The categories of permitted property are listed in s 520 and permitted indices are set out in s 518. Permitted property includes internal linked funds, collective investment schemes, approved investment trusts and cash. In the case of an internal linked fund, it is not necessary for the underlying property in the internal linked fund to fall within any of the other categories of permitted property, so that, for example, shares in a FTSE company could be selected. The key point is that the insurer has to have appropriated the property to an internal linked fund and the policyholder can only select from property which has already been appropriated. Cash can be selected, as long as it cannot be used under the terms of the policy for speculative purposes. Cash does not include ‘cash-like’ assets, such as bullion, or any types of related security, like permanent interest bearing shares issued by a building society. Loan notes are also excluded.

The permitted indices are the UK retail price index (and foreign equivalents) or published indices of prices of shares listed on a recognised stock exchange. For an index to be ‘published’, its daily closing value must appear either in newspapers or through a freely available electronic news service. The term ‘shares’ includes stock but does not include securities, so that an index of corporate bonds or UK gilts would not qualify. There is a distinction between benefits under a policy determined directly by reference to a specified index and benefits determined by the value of property that is linked to an index. Accordingly, if benefits depend on the value of units in an authorised unit trust, where its value tracks an index, the policy would not be a PPB, even if that index is not within the category of permitted indices.

There are also selection rules that have to be satisfied, even if the terms of the policy restrict selection only of the categories of permitted property and indices.

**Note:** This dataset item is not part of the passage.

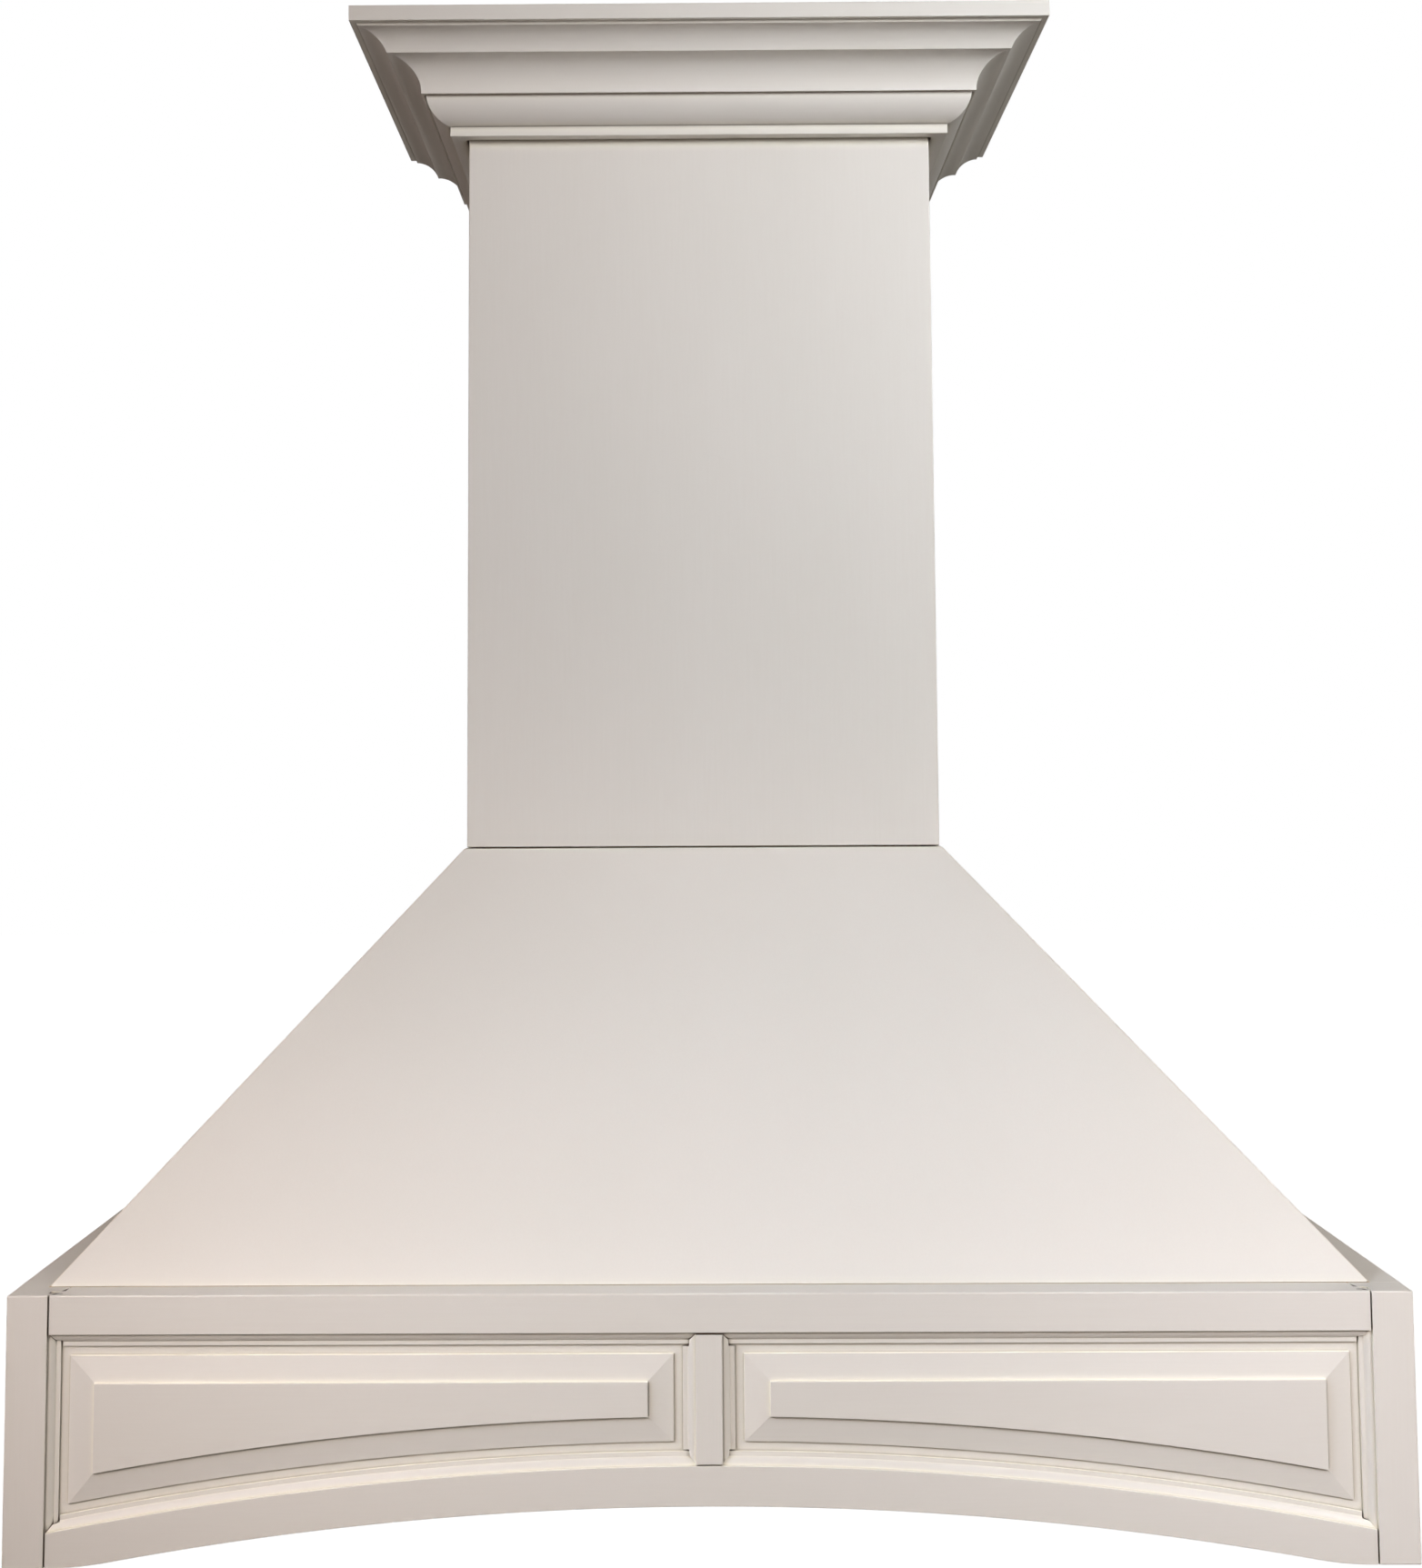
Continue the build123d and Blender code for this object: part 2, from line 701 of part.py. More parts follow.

The policyholder may only select property or an index that is available for selection by policyholders at large, though the rules permit selection by a class of policyholders as opposed to selection by all of the policyholders. The insurance company alone can determine the ‘class’ and one person cannot constitute a ‘class’. The other conditions are that the opportunity to select the property or index must be clearly identified in marketing or other promotional material, which has to be made available to potential policyholders at large. The promotional material should also make it clear that the property or index is available for selection by all policyholders in the class for the whole of the period for which it is available. The insurer cannot limit the opportunity solely to persons who are connected with each other.

The ability to select property does not have to be available continuously, provided that it applies to a class of policyholders at the time that it is available for selection. Where property can be selected and that particular property ceases to be available, for example, as a result of a marketing campaign coming to an end, the policy would not become a PPB as a consequence. Limitations on investment are also permitted, as long as the limitations are objective and are not based on personal or individual criteria and provided that the policyholder has not had a hand in setting the limitations.

Where does this leave us?

It would be possible for your client to market a policy that involved the selection of property, as long as the selection and the categories of property satisfy the rules described above. In particular, HMRC will not look at the underlying investments owned by the insurance company, but at the rights in the policy as regards the ability to select.

It is fundamental that selection is open to a ‘class’ of policyholders and that your client determines the composition of the class. It is also crucial that the right to select is clearly identified in all marketing material. Your client should not offer any policy for sale in the UK unless its promotional literature satisfies this condition, as HMRC would treat the policy as a PPB, even if all of the other conditions would be met.